I very much agree with the hon. Member for Workington in his criticism of the article in The Observer as being based purely on speculation. As the hon. Gentleman says, some of the article had been printed before in French and American and indeed middle eastern publications. It is human nature, I suppose, that those losing a contract might seek to discredit the arrangements of the winners by spreading rumours based on speculation.

Mr. Campbell-Savours

Would the Minister confirm that Tiny Rowland is involved in selling military equipment to Governments in Africa and parts of the middle east?

Mr. Sainsbury

I cannot help the hon. Gentleman there. Mr. Rowland is associated with companies, not the Ministry of Defence. I cannot comment on their activities. Like the hon. Gentleman, I read the press. One has to judge what one reads for speculation or accuracy. But I suspect that we would agree that it is not surprising that the losers of a contract might seek to discredit the arrangements of the winners. I share the hon. Gentleman's concern that this sort of speculation could damage a very important project that means much to British industry.

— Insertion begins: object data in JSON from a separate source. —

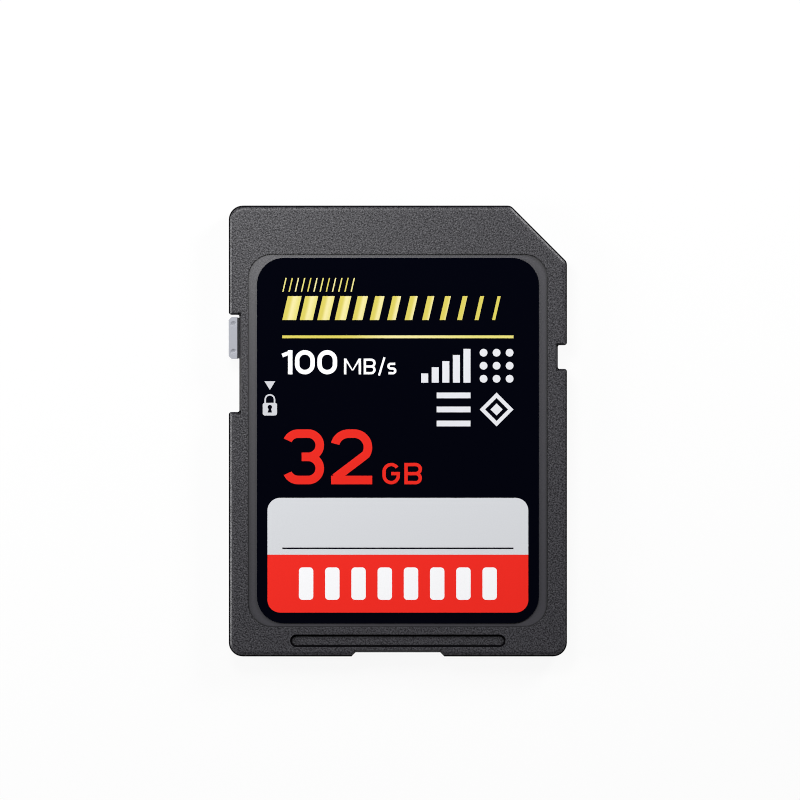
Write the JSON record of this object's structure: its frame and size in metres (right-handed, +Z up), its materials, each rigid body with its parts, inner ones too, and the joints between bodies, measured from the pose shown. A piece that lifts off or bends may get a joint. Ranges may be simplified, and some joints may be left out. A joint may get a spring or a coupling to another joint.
{
  "type": "memory card",
  "caption": "Flat rectangular full-size memory card with a cut corner, edge notches, a row of gold contacts on its back, a printed label and a sliding write-protect switch.",
  "frame": {"origin": "centre of the card's outline on the surface that it lies on, at the level of its back face", "axes": "+X across the card towards the cut corner and the latch notch, +Y towards the contact end, +Z up through the label"},
  "size_m": [0.024, 0.032, 0.0021],
  "materials": {
    "housing_plastic": "fine spark-eroded grain",
    "slider_plastic": "smooth moulded",
    "label_film": "smooth film",
    "back_label_film": "satin film",
    "grey_ink": "satin ink",
    "red_ink": "smooth ink",
    "gold_ink": "gold ink",
    "white_ink": "smooth ink",
    "board_laminate": "solder mask over glass laminate",
    "gold_plating": "hard gold plating",
    "package_resin": "moulded resin",
    "capacitor_ceramic": "fired ceramic with tinned ends",
    "resistor_ceramic": "fired ceramic with tinned ends"
  },
  "bodies": {
    "card": {"back_shell": "housing_plastic", "circuit_board": "board_laminate", "contact_pad_1": "gold_plating", "contact_pad_2": "gold_plating", "contact_pad_3": "gold_plating", "contact_pad_4": "gold_plating", "contact_pad_5": "gold_plating", "contact_pad_6": "gold_plating", "contact_pad_7": "gold_plating", "contact_pad_8": "gold_plating", "contact_pad_9": "gold_plating", "flash_memory": "package_resin", "memory_controller": "package_resin", "capacitor_1": "capacitor_ceramic", "capacitor_2": "capacitor_ceramic", "capacitor_3": "capacitor_ceramic", "capacitor_4": "capacitor_ceramic", "resistor_1": "resistor_ceramic", "resistor_2": "resistor_ceramic", "resistor_3": "resistor_ceramic", "resistor_4": "resistor_ceramic", "front_shell": "housing_plastic", "front_label": "label_film", "writing_panel": "grey_ink", "red_print": "red_ink", "gold_print": "gold_ink", "white_print": "white_ink", "back_label": "back_label_film"},
    "lock": {"lock_slider": "slider_plastic"}
  },
  "joints": [
    {"name": "lock_slide", "type": "slide", "parent": "card", "child": "lock", "axis": [0, -1, 0], "range_m": [0, 0.0036]}
  ]
}
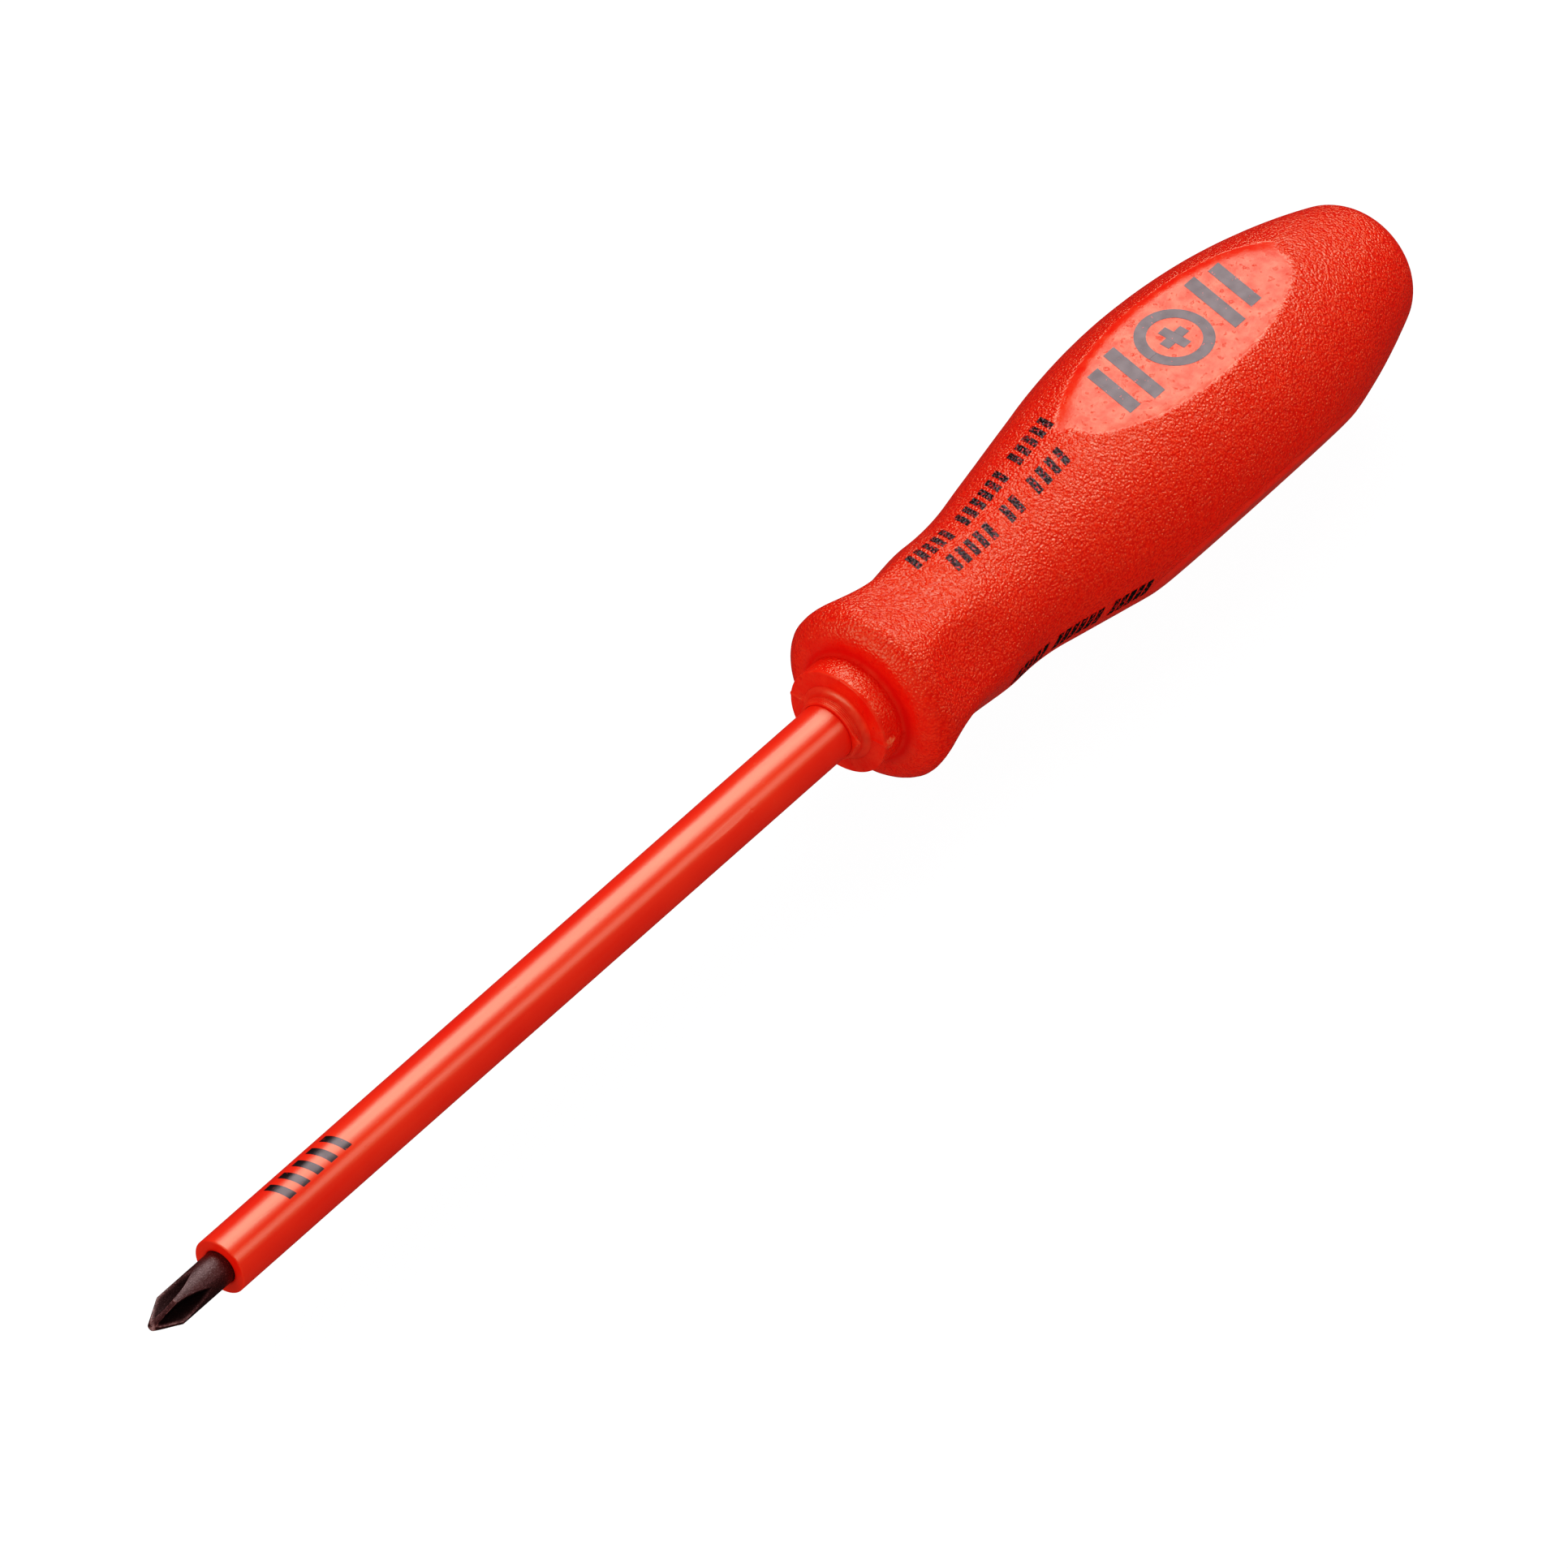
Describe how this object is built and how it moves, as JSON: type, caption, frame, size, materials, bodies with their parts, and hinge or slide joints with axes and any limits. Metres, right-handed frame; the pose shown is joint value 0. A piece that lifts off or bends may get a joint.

The figure of £150 billion that was recently quoted as the value of Al Yamamah is fanciful speculation. However, this major project could extend into the next century and bring income and employment to a wide range of companies in this country.

The management and work force of United Kingdom companies have won these orders against intense overseas competition, through improving design and increasing productivity, with impressive labour relations and, perhaps most important of all, competitive pricing. It would be most unfortunate if all their efforts were damaged by ill-informed criticism.